[Some records]
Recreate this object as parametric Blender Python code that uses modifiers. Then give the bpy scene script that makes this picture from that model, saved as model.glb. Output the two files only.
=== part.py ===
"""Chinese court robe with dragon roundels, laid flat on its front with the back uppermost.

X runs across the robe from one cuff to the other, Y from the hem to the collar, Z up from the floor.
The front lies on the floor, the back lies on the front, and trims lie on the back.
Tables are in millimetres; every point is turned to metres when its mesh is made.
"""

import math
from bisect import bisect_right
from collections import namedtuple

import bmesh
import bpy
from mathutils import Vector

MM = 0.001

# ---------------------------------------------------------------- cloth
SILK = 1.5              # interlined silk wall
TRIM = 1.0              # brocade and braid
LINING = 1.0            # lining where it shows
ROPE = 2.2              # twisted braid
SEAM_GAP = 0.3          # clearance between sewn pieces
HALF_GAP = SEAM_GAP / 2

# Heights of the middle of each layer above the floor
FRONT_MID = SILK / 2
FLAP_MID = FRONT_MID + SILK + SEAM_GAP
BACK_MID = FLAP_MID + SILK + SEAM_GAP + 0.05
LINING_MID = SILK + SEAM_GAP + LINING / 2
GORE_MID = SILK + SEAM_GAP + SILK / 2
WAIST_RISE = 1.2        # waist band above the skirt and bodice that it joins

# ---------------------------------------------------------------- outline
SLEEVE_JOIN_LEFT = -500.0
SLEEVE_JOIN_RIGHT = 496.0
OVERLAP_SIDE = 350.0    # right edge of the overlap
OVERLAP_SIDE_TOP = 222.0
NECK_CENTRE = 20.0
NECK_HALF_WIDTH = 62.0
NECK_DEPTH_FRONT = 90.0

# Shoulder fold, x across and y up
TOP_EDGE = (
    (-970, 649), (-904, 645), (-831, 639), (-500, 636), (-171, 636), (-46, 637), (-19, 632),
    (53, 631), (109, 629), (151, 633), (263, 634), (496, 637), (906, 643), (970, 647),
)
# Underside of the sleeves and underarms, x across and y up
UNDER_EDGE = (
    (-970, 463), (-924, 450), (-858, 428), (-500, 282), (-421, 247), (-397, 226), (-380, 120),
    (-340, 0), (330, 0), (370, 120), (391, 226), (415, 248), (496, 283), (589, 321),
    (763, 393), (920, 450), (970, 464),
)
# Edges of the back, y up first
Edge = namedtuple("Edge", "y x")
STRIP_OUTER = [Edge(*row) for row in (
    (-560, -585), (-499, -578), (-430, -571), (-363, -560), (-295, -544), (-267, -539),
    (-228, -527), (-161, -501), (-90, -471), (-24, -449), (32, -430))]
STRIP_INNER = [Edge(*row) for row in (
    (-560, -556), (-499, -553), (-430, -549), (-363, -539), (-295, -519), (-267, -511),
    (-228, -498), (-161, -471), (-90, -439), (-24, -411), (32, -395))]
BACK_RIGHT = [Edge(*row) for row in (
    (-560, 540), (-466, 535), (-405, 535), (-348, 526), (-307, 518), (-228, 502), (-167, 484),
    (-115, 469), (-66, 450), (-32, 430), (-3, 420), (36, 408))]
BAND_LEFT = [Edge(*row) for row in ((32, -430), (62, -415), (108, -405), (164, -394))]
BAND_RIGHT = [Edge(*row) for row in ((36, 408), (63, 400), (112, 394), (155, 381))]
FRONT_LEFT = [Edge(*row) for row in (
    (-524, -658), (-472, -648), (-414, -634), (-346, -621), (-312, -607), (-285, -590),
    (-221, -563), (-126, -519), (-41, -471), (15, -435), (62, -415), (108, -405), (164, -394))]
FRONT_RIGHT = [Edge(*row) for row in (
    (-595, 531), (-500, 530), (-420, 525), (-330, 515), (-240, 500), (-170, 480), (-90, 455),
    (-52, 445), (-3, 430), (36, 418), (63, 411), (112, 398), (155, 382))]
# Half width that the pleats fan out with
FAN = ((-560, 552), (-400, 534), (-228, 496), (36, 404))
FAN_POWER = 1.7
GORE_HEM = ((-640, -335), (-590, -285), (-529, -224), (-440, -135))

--

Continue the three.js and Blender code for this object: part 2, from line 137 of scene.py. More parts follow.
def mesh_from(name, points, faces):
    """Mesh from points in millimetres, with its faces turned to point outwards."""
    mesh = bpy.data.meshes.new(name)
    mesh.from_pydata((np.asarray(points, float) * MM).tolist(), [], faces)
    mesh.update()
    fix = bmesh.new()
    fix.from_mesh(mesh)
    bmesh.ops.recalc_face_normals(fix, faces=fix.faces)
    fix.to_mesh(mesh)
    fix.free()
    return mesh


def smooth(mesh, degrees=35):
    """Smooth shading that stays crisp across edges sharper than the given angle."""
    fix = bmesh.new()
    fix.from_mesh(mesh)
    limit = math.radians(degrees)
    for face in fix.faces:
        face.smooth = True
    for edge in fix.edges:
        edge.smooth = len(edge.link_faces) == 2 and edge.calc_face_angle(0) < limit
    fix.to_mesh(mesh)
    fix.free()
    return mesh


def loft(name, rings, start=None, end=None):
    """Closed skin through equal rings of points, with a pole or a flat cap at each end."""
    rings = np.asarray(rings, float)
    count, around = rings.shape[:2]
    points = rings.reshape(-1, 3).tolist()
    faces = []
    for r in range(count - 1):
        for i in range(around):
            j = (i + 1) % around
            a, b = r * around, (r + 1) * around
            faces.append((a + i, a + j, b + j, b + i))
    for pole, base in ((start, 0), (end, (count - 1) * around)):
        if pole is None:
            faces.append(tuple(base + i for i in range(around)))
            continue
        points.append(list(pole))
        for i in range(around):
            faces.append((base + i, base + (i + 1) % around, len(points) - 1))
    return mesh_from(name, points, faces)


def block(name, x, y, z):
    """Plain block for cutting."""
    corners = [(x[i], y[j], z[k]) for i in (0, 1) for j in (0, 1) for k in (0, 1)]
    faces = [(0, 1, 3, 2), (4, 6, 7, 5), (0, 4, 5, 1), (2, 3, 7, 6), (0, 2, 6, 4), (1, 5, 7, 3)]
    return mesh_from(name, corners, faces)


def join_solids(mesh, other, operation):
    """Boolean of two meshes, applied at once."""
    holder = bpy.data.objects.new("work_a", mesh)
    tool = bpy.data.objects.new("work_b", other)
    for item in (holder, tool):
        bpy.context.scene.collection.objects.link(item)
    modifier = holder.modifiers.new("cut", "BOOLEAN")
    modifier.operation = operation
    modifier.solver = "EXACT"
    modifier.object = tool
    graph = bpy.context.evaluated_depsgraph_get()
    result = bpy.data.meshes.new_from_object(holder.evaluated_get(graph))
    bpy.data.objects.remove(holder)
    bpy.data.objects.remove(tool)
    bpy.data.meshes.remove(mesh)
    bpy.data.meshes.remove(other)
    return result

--

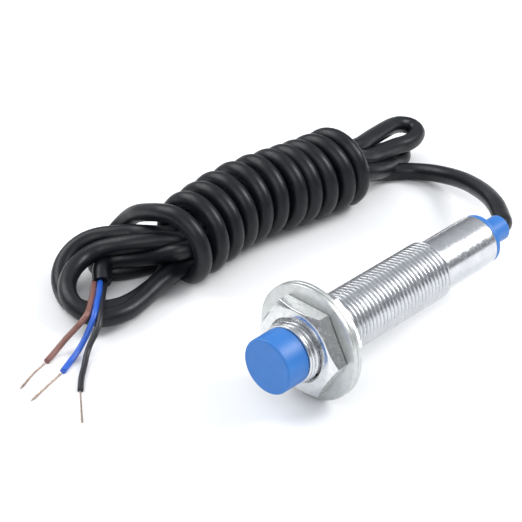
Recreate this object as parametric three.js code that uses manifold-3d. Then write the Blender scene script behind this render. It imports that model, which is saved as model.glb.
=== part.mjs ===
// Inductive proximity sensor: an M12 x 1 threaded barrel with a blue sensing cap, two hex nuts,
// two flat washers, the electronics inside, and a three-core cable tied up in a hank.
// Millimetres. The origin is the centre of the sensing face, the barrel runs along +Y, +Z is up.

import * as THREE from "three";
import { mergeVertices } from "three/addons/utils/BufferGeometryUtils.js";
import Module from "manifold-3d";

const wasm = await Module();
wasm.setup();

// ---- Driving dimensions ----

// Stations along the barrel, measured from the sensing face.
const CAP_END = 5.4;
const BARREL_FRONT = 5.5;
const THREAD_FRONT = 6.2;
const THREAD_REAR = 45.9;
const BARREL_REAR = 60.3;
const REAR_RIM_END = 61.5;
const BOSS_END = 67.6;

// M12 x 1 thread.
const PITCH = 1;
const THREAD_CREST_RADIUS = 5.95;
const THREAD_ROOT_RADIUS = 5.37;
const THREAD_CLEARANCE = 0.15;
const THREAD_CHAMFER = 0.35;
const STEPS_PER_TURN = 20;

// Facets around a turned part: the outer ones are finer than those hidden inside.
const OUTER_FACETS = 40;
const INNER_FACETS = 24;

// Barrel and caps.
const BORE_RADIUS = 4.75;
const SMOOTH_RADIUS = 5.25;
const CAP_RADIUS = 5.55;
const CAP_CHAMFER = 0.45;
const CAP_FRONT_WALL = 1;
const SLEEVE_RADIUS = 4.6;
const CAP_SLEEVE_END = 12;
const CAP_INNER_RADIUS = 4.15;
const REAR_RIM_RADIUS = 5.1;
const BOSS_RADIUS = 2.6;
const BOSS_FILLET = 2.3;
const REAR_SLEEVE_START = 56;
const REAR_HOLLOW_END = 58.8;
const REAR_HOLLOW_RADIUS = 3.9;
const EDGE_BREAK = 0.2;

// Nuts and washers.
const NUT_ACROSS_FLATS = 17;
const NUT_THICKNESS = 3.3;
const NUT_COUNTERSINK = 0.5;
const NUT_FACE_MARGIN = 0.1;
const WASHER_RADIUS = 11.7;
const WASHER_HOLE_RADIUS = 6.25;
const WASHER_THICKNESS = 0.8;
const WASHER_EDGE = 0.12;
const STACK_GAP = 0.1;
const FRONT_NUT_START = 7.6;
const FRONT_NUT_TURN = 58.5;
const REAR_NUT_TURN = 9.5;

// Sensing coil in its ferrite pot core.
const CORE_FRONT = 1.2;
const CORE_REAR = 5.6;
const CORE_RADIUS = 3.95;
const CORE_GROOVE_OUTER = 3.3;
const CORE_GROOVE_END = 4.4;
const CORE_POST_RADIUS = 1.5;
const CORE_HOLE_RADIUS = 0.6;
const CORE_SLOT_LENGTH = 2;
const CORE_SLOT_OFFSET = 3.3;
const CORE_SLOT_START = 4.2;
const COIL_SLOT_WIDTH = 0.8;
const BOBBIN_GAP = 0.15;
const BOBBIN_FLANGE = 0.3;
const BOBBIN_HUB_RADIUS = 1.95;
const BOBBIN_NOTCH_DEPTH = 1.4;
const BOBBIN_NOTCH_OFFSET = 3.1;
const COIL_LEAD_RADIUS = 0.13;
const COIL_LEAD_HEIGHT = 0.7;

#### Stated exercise
Begin with the line containing "Recreate this object as parametric three.js", end with the line containing "const REAR_NUT_TURN = 9.5;", and repeat every line in that stretch exactly.

#### Response below
Recreate this object as parametric three.js code that uses manifold-3d. Then write the Blender scene script behind this render. It imports that model, which is saved as model.glb.
=== part.mjs ===
// Inductive proximity sensor: an M12 x 1 threaded barrel with a blue sensing cap, two hex nuts,
// two flat washers, the electronics inside, and a three-core cable tied up in a hank.
// Millimetres. The origin is the centre of the sensing face, the barrel runs along +Y, +Z is up.

import * as THREE from "three";
import { mergeVertices } from "three/addons/utils/BufferGeometryUtils.js";
import Module from "manifold-3d";

const wasm = await Module();
wasm.setup();

// ---- Driving dimensions ----

// Stations along the barrel, measured from the sensing face.
const CAP_END = 5.4;
const BARREL_FRONT = 5.5;
const THREAD_FRONT = 6.2;
const THREAD_REAR = 45.9;
const BARREL_REAR = 60.3;
const REAR_RIM_END = 61.5;
const BOSS_END = 67.6;

// M12 x 1 thread.
const PITCH = 1;
const THREAD_CREST_RADIUS = 5.95;
const THREAD_ROOT_RADIUS = 5.37;
const THREAD_CLEARANCE = 0.15;
const THREAD_CHAMFER = 0.35;
const STEPS_PER_TURN = 20;

// Facets around a turned part: the outer ones are finer than those hidden inside.
const OUTER_FACETS = 40;
const INNER_FACETS = 24;

// Barrel and caps.
const BORE_RADIUS = 4.75;
const SMOOTH_RADIUS = 5.25;
const CAP_RADIUS = 5.55;
const CAP_CHAMFER = 0.45;
const CAP_FRONT_WALL = 1;
const SLEEVE_RADIUS = 4.6;
const CAP_SLEEVE_END = 12;
const CAP_INNER_RADIUS = 4.15;
const REAR_RIM_RADIUS = 5.1;
const BOSS_RADIUS = 2.6;
const BOSS_FILLET = 2.3;
const REAR_SLEEVE_START = 56;
const REAR_HOLLOW_END = 58.8;
const REAR_HOLLOW_RADIUS = 3.9;
const EDGE_BREAK = 0.2;

// Nuts and washers.
const NUT_ACROSS_FLATS = 17;
const NUT_THICKNESS = 3.3;
const NUT_COUNTERSINK = 0.5;
const NUT_FACE_MARGIN = 0.1;
const WASHER_RADIUS = 11.7;
const WASHER_HOLE_RADIUS = 6.25;
const WASHER_THICKNESS = 0.8;
const WASHER_EDGE = 0.12;
const STACK_GAP = 0.1;
const FRONT_NUT_START = 7.6;
const FRONT_NUT_TURN = 58.5;
const REAR_NUT_TURN = 9.5;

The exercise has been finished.